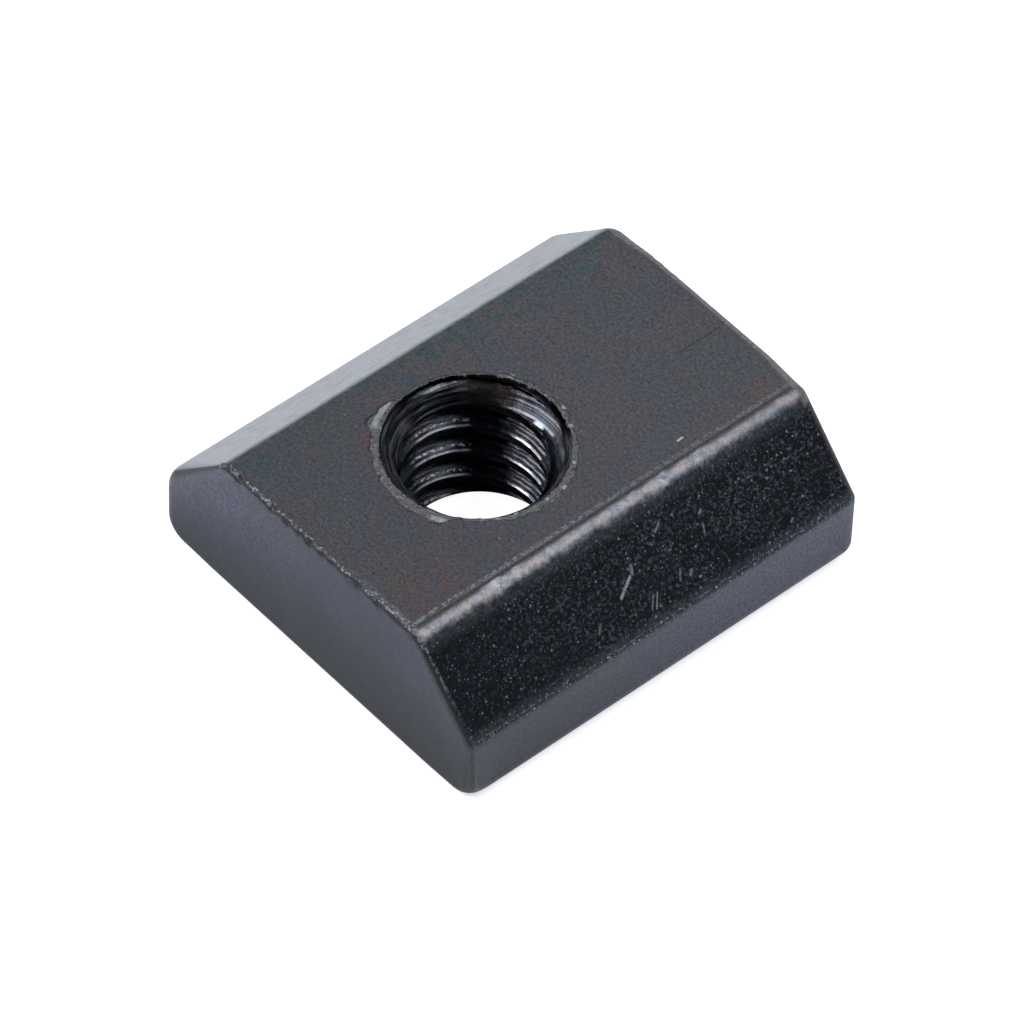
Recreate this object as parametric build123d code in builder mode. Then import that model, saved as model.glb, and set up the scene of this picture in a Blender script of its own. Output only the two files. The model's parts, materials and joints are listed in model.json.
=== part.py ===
from build123d import *

import os

# T-slot nut: one piece of drawn steel bar, cut to length, drilled, countersunk and tapped.
# Sizes are in millimetres. The slot runs along Y and its mouth is above, at +Z.
# The origin is on the base, below the middle of the block.

# Section of the bar, across the slot
base_width = 16.2
top_width = 9.95
height = 6.3
side_height = 3.0
base_corner_radius = 1.0
shoulder_radius = 0.75
top_corner_radius = 0.55

# Cut ends
length = 17.8
end_edge_radius = 0.35

# Tapped hole, 1/4-20 UNC, bored here to the thread's minor diameter
minor_diameter = 5.1
top_mouth_diameter = 6.55
base_mouth_diameter = 7.0
hole_offset = 1.75

half_base = base_width / 2
half_top = top_width / 2

with BuildPart() as t_slot_nut:
    # The section has a foot with upright sides, a sloping shoulder on each side and a flat top.
    with BuildSketch(Plane.XZ) as section:
        with BuildLine():
            Polyline(
                (-half_base, 0),
                (half_base, 0),
                (half_base, side_height),
                (half_top, height),
                (-half_top, height),
                (-half_base, side_height),
                close=True,
            )
        make_face()
        base_corners, shoulders, top_corners = section.vertices().group_by(Axis.Y)
        fillet(base_corners, base_corner_radius)
        fillet(shoulders, shoulder_radius)
        fillet(top_corners, top_corner_radius)
    extrude(amount=length / 2, both=True)

    # The outline of each cut end is tumbled round.
    ends = t_slot_nut.faces().sort_by(Axis.Y)
    near_end = ends[0]
    far_end = ends[-1]
    fillet(near_end.edges() + far_end.edges(), end_edge_radius)

    # The hole goes right through, nearer to one end, with a 90 degree countersink at each mouth.
    with Locations((0, -hole_offset, 0)):
        Hole(minor_diameter / 2)
    mouths = t_slot_nut.edges(Select.LAST).filter_by(GeomType.CIRCLE)
    base_mouth, top_mouth = mouths.sort_by(Axis.Z)
    chamfer(base_mouth, (base_mouth_diameter - minor_diameter) / 2)
    chamfer(top_mouth, (top_mouth_diameter - minor_diameter) / 2)

t_slot_nut.part.label = "t_slot_nut"

os.makedirs("parts", exist_ok=True)
export_step(t_slot_nut.part, "parts/t_slot_nut.step")
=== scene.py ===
import functools
import json
import math

import bmesh
import bpy
import numpy as np
from mathutils import Matrix, Vector


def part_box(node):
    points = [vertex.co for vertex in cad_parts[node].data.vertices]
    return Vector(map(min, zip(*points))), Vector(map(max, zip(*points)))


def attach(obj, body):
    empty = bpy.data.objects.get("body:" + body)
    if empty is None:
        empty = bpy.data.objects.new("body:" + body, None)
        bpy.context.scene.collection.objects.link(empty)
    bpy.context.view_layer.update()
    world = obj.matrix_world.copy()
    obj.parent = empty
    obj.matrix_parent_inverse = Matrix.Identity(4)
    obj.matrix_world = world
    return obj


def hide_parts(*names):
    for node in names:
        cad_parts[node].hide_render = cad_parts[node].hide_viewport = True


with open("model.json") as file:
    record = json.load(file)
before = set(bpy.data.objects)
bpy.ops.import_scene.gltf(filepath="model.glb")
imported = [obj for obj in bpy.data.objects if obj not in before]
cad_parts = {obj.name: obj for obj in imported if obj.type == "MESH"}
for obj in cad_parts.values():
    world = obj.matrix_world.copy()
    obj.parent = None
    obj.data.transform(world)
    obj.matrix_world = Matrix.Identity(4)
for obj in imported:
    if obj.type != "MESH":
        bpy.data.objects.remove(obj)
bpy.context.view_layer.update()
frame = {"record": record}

# Lengths in this file are millimetres in the frame of the CAD, and MM turns them into metres.
MM = 0.001
NODE = "t_slot_nut"
BODY = "root"
UPRIGHT = math.pi / 2
FULL_TURN = 2 * math.pi

_, high = (np.array(corner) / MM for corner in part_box(NODE))
thread_mount = next(m for m in frame["record"]["mounts"] if m["name"] == "thread")

# The block, from the frame
HALF_WIDTH, HALF_LENGTH, HEIGHT = high
HOLE_X, HOLE_Y = (value / MM for value in thread_mount["pos_m"][:2])
MINOR_RADIUS = thread_mount["dims"]["r_mm"]

# The block, as the photograph shows it inside that box: BURR_ROOM is kept for the torn rim over
# the top face, and END_ROOM for the lean of the ends
BURR_ROOM = 0.055
TOP_Z = HEIGHT - BURR_ROOM
END_ROOM = 0.061

# The thread, 1/4-20 UNC, right-hand
PITCH = 1.27
MAJOR_RADIUS = 3.19
CREST_SHARE = 0.25
ROOT_SHARE = 0.125
CREST_Z = 1.16
TOP_MOUTH_RADIUS = 3.265
BASE_MOUTH_RADIUS = 3.48
BASE_MOUTH_SHIFT = 0.24
BASE_MOUTH_SHIFT_ANGLE = math.radians(50)
TOP_MOUTH_SHIFT = 0.05
TOP_MOUTH_SHIFT_ANGLE = math.radians(-48)
TOP_MOUTH_SLOPE = 0.9
TOP_RING_DEPTH = 0.86
BASE_RING_DEPTH = 1.1
TOOL_RIDGE = 0.006
TOOL_RIDGE_STEP = 0.19
CHATTER = 0.006

# The faces round the mouths: the width of the fine rows, and where a face bends to its edge
COLLAR = 0.75
BEND_START = 0.9

# The torn rim round the top mouth. Each part has its angles from and to, their soft ends, all in
# degrees, and how far it reaches out and how unevenly.
RIM_REACH = (0.09, 0.02)
RIM_PARTS = (
    (-150, -57, 14, 0.16, 0.025),
    (-165, -142, 12, 0.26, 0.05),
    (-25, 62, 16, 0.15, 0.05),
    (72, 125, 10, 0.08, 0.05),
)
RIM_TAIL = (-98, -58, 6, 0.14)
RIM_TAIL_START, RIM_TAIL_SPAN = -95, 36
RIM_LEAST_REACH = 0.03
RIM_HEIGHT = 0.03
RIM_TORN_HEIGHT = 0.022
SKIRT_HEIGHT = 0.0016

# Nicks in the right top edge: x, y, radius and depth
TOP_EDGE_NICKS = (
    (5.12, -5.18, 0.3, 0.07),
    (5.10, -5.62, 0.22, 0.05),
    (5.10, -4.28, 0.24, 0.05),
    (5.02, 2.22, 0.3, 0.06),
    (5.08, 3.9, 0.26, 0.05),
    (5.1, 0.9, 0.2, 0.03),
)

# The knocked base corner: radius and depth
KNOCK = (1.1, 0.14)

# Where random dents lie along the edges
DENT_TOP_X = (-4.6, 5.1)
DENT_Y = (-8.4, 8.4)
DENT_Z = (0.6, 6.0)
END_EDGE_Y = 8.8
RIGHT_EDGE_X = 5.1
LEFT_EDGE_X = -4.7
SHOULDER_EDGE_Z = 3.0

# Grid counts
SIDE_COLUMNS = 118
END_COLUMNS = 80
CORNER_COLUMNS = 10
TOP_ROWS = (14, 12)
BASE_ROWS = (4, 14)
TOP_RINGS = 30
BASE_RINGS = 16

# The lines of the mesh that follow the thread, from a crest's middle to a root's, in turns
HALF_THREAD = (0, 0.09, 0.125, 0.155, 0.23, 0.31, 0.39, 0.4375, 0.5)
HELIX_LINES = 2 * (len(HALF_THREAD) - 1)
SHARP_ANGLE = math.radians(32)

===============

_Task to complete:_ Print, please, the lines from the first line of the material through the line that contains "half_top = top_width / 2", exactly as written and with nothing added.

_Written response:_
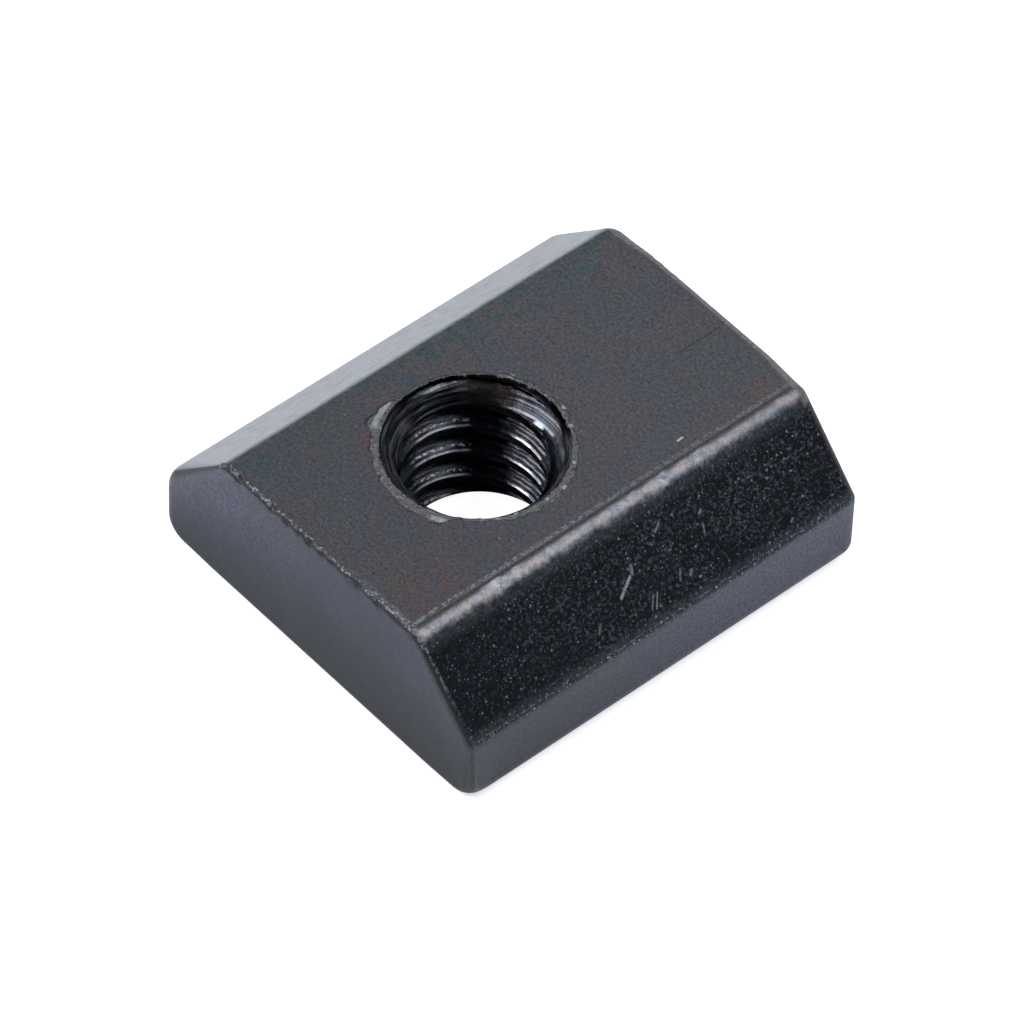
Recreate this object as parametric build123d code in builder mode. Then import that model, saved as model.glb, and set up the scene of this picture in a Blender script of its own. Output only the two files. The model's parts, materials and joints are listed in model.json.
=== part.py ===
from build123d import *

import os

# T-slot nut: one piece of drawn steel bar, cut to length, drilled, countersunk and tapped.
# Sizes are in millimetres. The slot runs along Y and its mouth is above, at +Z.
# The origin is on the base, below the middle of the block.

# Section of the bar, across the slot
base_width = 16.2
top_width = 9.95
height = 6.3
side_height = 3.0
base_corner_radius = 1.0
shoulder_radius = 0.75
top_corner_radius = 0.55

# Cut ends
length = 17.8
end_edge_radius = 0.35

# Tapped hole, 1/4-20 UNC, bored here to the thread's minor diameter
minor_diameter = 5.1
top_mouth_diameter = 6.55
base_mouth_diameter = 7.0
hole_offset = 1.75

half_base = base_width / 2
half_top = top_width / 2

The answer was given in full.